Friday, May 28, 2010

Advise on your Investments / Savings / Finances ?? - Pay your advisor


If investors want distributors to work for them, they must learn to pay a fee for services rendered

Pay Your Advisor

There can't be much doubt any more that investments in equity funds are on a decline and the primary cause is the abolition of entry load and the lower commissions that are available to fund distributors. I still think that this change will be for the better for investors and for the fund industry in general in the long run. SEBI's goal in making these changes is to create a fund industry where no one gets rewarded for just creating a transaction, which is what upfront commissions did. However, it will take time for the business to adjust to what amounts to a completely new business model.
Still, one of the decidedly undesirable side effects of this entire business has been how everyone had decided that distributors don't need to be paid anything at all by the investors.
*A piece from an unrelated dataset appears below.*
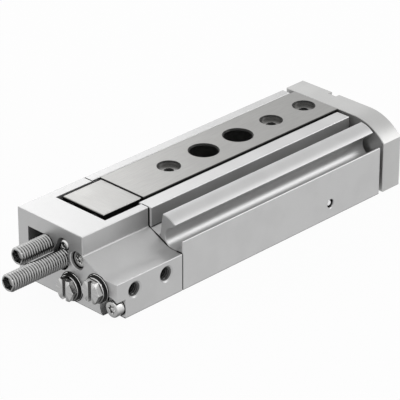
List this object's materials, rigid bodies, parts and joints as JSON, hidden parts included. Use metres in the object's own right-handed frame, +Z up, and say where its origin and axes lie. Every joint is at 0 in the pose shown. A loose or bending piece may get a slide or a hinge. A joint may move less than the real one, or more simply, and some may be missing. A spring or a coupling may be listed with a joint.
{
  "type": "pneumatic slide table",
  "caption": "Pneumatic slide table: a ball-guided steel table on a housing with built-in cylinder, rear yoke plate, adjustable stops and side air ports.",
  "frame": {"origin": "on the base plane, half-way between the two mounting bores under the table", "axes": "+X towards the air ports and the sensor slot, +Y along the travel, towards the yoke, as the table moves out, +Z up from the base"},
  "size_m": [0.0447, 0.1535, 0.0244],
  "materials": {
    "housing_aluminium": "fine bead-blasted and clear anodised",
    "cover_aluminium": "fine bead-blasted and clear anodised",
    "table_steel": "ground, slightly warm grey",
    "yoke_aluminium": "fine bead-blasted and clear anodised",
    "stop_block_steel": "ground",
    "hardened_steel": "ground and hardened",
    "bright_screw_steel": "bright zinc plated",
    "stop_screw_steel": "rolled thread, nickel plated",
    "plug_nickel": "nickel plated brass",
    "rod_chrome": "hard chrome, polished",
    "ball_steel": "polished",
    "cage_polymer": "moulded polymer, matt",
    "piston_aluminium": "turned",
    "gland_aluminium": "turned",
    "magnet_ferrite": "pressed ferrite",
    "seal_rubber": "black elastomer",
    "buffer_polymer": "elastic polymer, matt",
    "spring_steel": "blued spring steel"
  },
  "bodies": {
    "housing": {"housing_body": "housing_aluminium", "front_cover": "cover_aluminium", "guide_rail_left": "hardened_steel", "guide_rail_right": "hardened_steel", "cylinder_seal": "seal_rubber", "rod_gland": "gland_aluminium", "rod_seal": "seal_rubber", "rod_wiper": "seal_rubber", "gland_seal": "seal_rubber", "gland_retaining_ring": "spring_steel", "stop_clamp_screw": "bright_screw_steel", "cover_screw_upper": "bright_screw_steel", "cover_screw_left": "bright_screw_steel", "cover_screw_corner": "bright_screw_steel", "blanking_plug_inner": "plug_nickel", "blanking_plug_outer": "plug_nickel", "plug_seal_inner": "seal_rubber", "plug_seal_outer": "seal_rubber", "passage_ball": "ball_steel"},
    "table": {"slide_table": "table_steel", "stop_block": "stop_block_steel", "stop_block_screw_left": "bright_screw_steel", "stop_block_screw_right": "bright_screw_steel", "yoke_plate": "yoke_aluminium", "yoke_screw_left": "bright_screw_steel", "yoke_screw_right": "bright_screw_steel", "rod_screw": "bright_screw_steel", "yoke_dowel_left": "hardened_steel", "yoke_dowel_right": "hardened_steel", "piston_rod": "rod_chrome", "piston": "piston_aluminium", "piston_magnet": "magnet_ferrite", "piston_seal_front": "seal_rubber", "piston_seal_rear": "seal_rubber"},
    "cage_left": {"ball_cage_left": "cage_polymer", "guide_balls_left": "ball_steel"},
    "cage_right": {"ball_cage_right": "cage_polymer", "guide_balls_right": "ball_steel"},
    "retract_stop": {"retract_stop_screw": "stop_screw_steel", "retract_stop_buffer": "buffer_polymer"},
    "extend_stop": {"extend_stop_screw": "stop_screw_steel", "extend_stop_washer": "buffer_polymer", "extend_stop_nut": "stop_screw_steel"}
  },
  "joints": [
    {"name": "table_slide", "type": "slide", "parent": "housing", "child": "table", "axis": [0, 1, 0], "range_m": [0, 0.04]},
    {"name": "left_cage_travel", "type": "slide", "parent": "housing", "child": "cage_left", "axis": [0, 1, 0], "range_m": [0, 0.02]},
    {"name": "right_cage_travel", "type": "slide", "parent": "housing", "child": "cage_right", "axis": [0, 1, 0], "range_m": [0, 0.02]},
    {"name": "retract_stop_adjust", "type": "slide", "parent": "housing", "child": "retract_stop", "axis": [0, 1, 0], "range_m": [-0.008, 0]},
    {"name": "extend_stop_adjust", "type": "slide", "parent": "housing", "child": "extend_stop", "axis": [0, 1, 0], "range_m": [0, 0.005]}
  ],
  "couplings": [
    {"joint": "left_cage_travel", "follows": "table_slide", "ratio": 0.5},
    {"joint": "right_cage_travel", "follows": "table_slide", "ratio": 0.5}
  ]
}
Remember, the only thing that the new regulations have done is to abolish entry load and prevent fund companies from paying upfront commissions out of the entry load.
The fund distributor is now paid by the AMC out of its own pocket. However, the original idea was that the distributor would also be paid by the investor directly. This payment could be anything that the investor and the distributor settled mutually as the worth of the distributor's services. It could have been a percentage of the amount invested or a flat amount per transaction or, for a high-volume regular investor, even an annual retainership. But as things have turned out, none of this has happened to any significant degree. Except for large banks and some 'wealth management' style outfits, practically no distributors seems to have asked for a fee, let alone got one.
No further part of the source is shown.